Copy out exactly the lines from the start of the data to the line containing "# lining below that, and stitches on top.". Include both.

%%

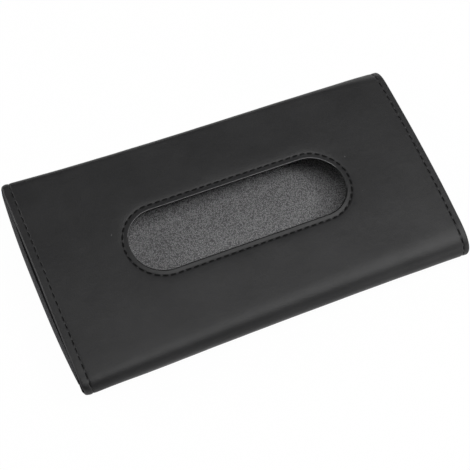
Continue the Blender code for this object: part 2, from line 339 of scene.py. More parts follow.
# %% [markdown]
# These three functions are the heart of the lesson. The first finds the place of a flat
# point on the regular sleeve, stretch by stretch, and the second on the real one. The
# third adds a height over the leather's outer face: leather lies just below it, the
# lining below that, and stitches on top.

# %% From the flat sheet to the sleeve
def regular(x, s):
    """Point of the regular sleeve's outer face for a place on the flat sheet."""
    bend_y = HALF_WIDTH - fold_shape(x)[2]
    if s < LIP_END:
        y = mix(LIP_EDGE_Y, -bend_y, s / LIP_END)
        return Vector((x, y, lip_height(x, y)))
    if s < NEAR_APEX:
        share = (s - LIP_END) / (NEAR_APEX - LIP_END)
        y, z = lower_fold(x, share, lip_height(x, -bend_y))
        return Vector((x, -y, z - sag(x, -y) * ease(0, 1, share)))
    if s < FRONT_START:
        y, z = upper_fold(x, (s - NEAR_APEX) / (FRONT_START - NEAR_APEX))
        return Vector((x, -y, z - sag(x, -y)))
    if s < FRONT_END:
        y = s - FRONT_START - FRONT_HALF
        return Vector((x, y, front_height(x, y, HALF_WIDTH - fold_shape(x, y > 0)[0])))
    if s < FAR_APEX:
        y, z = upper_fold(x, (FAR_APEX - s) / (FAR_APEX - FRONT_END), True)
        return Vector((x, y, z))
    if s < FLAP_START:
        share = (FLAP_START - s) / (FLAP_START - FAR_APEX)
        y, z = lower_fold(x, share, flap_height(x, bend_y), True)
        return Vector((x, y, z))
    y = mix(bend_y, FLAP_EDGE_Y, (s - FLAP_START) / (SHEET_END - FLAP_START))
    return Vector((x, y, flap_height(x, y)))


def outer(x, s):
    """Point of the leather's outer face for a place on the flat sheet."""
    return spread(*regular(x, s), s)


def wrap(flat):
    """Roll up a point of the flat sheet: x, s and height over its outer face."""
    step = 0.1 * MM
    x, s, over = flat
    along = outer(x + step, s) - outer(x - step, s)
    round_it = outer(x, s + step) - outer(x, s - step)
    return outer(x, s) + along.cross(round_it).normalized() * over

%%

Answer:
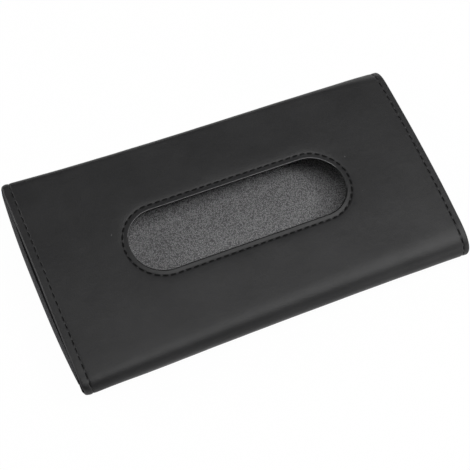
Continue the Blender code for this object: part 2, from line 339 of scene.py. More parts follow.
# %% [markdown]
# These three functions are the heart of the lesson. The first finds the place of a flat
# point on the regular sleeve, stretch by stretch, and the second on the real one. The
# third adds a height over the leather's outer face: leather lies just below it, the
# lining below that, and stitches on top.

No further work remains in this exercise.